20 Questions
speakingcommunicationwarmerpairsnone prep10-15 min
One player thinks of a secret noun. Others ask up to 20 yes/no questions to guess what it is. The constraint forces disciplined question formation, hypothesis narrowing, and strategic elimination.
Procedure
- Teacher demonstrates first with a secret word. Shows the class how to use broad-then-narrow questions (Is it alive? → Is it a person? → Are they alive today? → Are they famous?).
- Pair or small-group play: one student picks a secret word; others ask yes/no questions.
- Track the count — the 20-question limit creates the game. Each explicit guess (Is it a cat?) counts as a question.
- If solved in 20, the guessing team wins. Otherwise, the word-chooser wins.
- Swap roles and play again.
Why It Works
- Question formation practice at volume: a single game produces 15–20 questions per student.
- Strategic thinking in L2: good guessers use decision-tree logic (categorical questions first, specifics later) — this is transferable reasoning disguised as play.
- Low-prep, low-risk: works with zero materials; beginners can succeed in limited categories; advanced students are challenged by open "any noun" rounds.
- Inverts teacher-student roles: the student holds the secret knowledge, asks for yes/no only. Flips the usual information asymmetry.

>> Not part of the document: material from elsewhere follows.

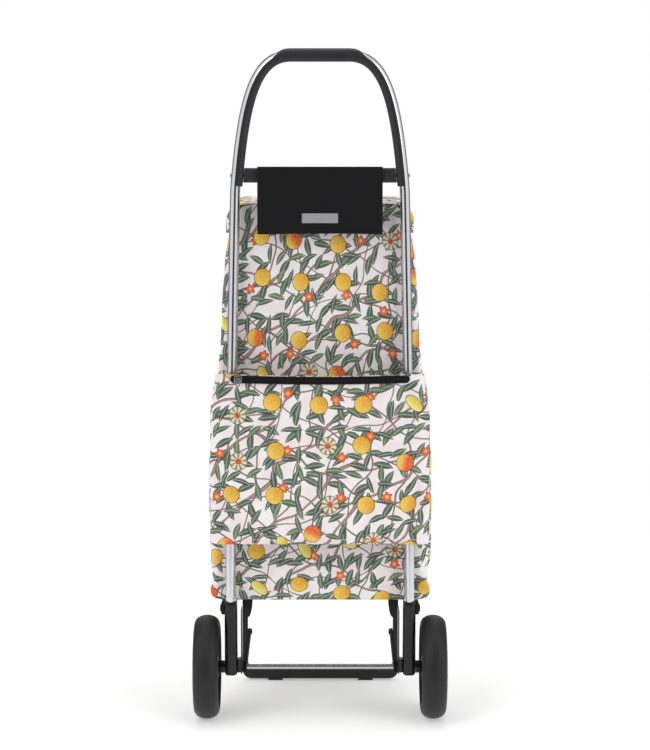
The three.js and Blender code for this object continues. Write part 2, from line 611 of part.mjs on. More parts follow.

Category Variations (by level)
| Level | Restriction |
|---|---|
| Beginner | Classroom objects only |
| Elementary | Animals, foods, or household items |
| Pre-intermediate | Jobs, sports, countries |
| Intermediate | Any concrete noun |
| Upper-intermediate | Add abstract nouns (freedom, jealousy, patience) |
| Advanced | No restrictions; include people, events, historical figures |
Variations
- Headband / Post-it Head (party variant): each player has a word stuck on their forehead — visible to others, not to them. They ask questions to guess their own word. See Who Am I.
- Passive-voice version: restrict questions to passive constructions (Is it used in the kitchen? / Is it made of metal?). Grammar-target focus.
- Hint bank: each player gets 3 "free hints" they can spend — reveals one feature without using a question. Strategy layer.
- Speed round: only 10 questions; harder, faster.
- Two-word challenge: secret is a two-word compound (ice cream, bus stop). Requires splitting hypotheses.
Tips
- First two questions should be categorical (Is it alive? Is it an object?) — teach this explicitly. Poor players ask specific guesses too early.
- Keep a visible tally of questions used. The scarcity is what makes the game work.
- Accept "sometimes" as an answer when honestly ambiguous — refine the question rather than misleading.
- For shy learners: let them be the word-holder first. Answering questions is less exposed than asking.
Source
20 Questions originated as a 19th-century American parlour game. Standard ESL adaptation documented in many TEFL resources (ESL Cafe, Games4esl, eslspeaking.org). A mathematical-information-theory analysis appears in Shannon (1948) — 20 yes/no questions resolve ~1 million possibilities in principle.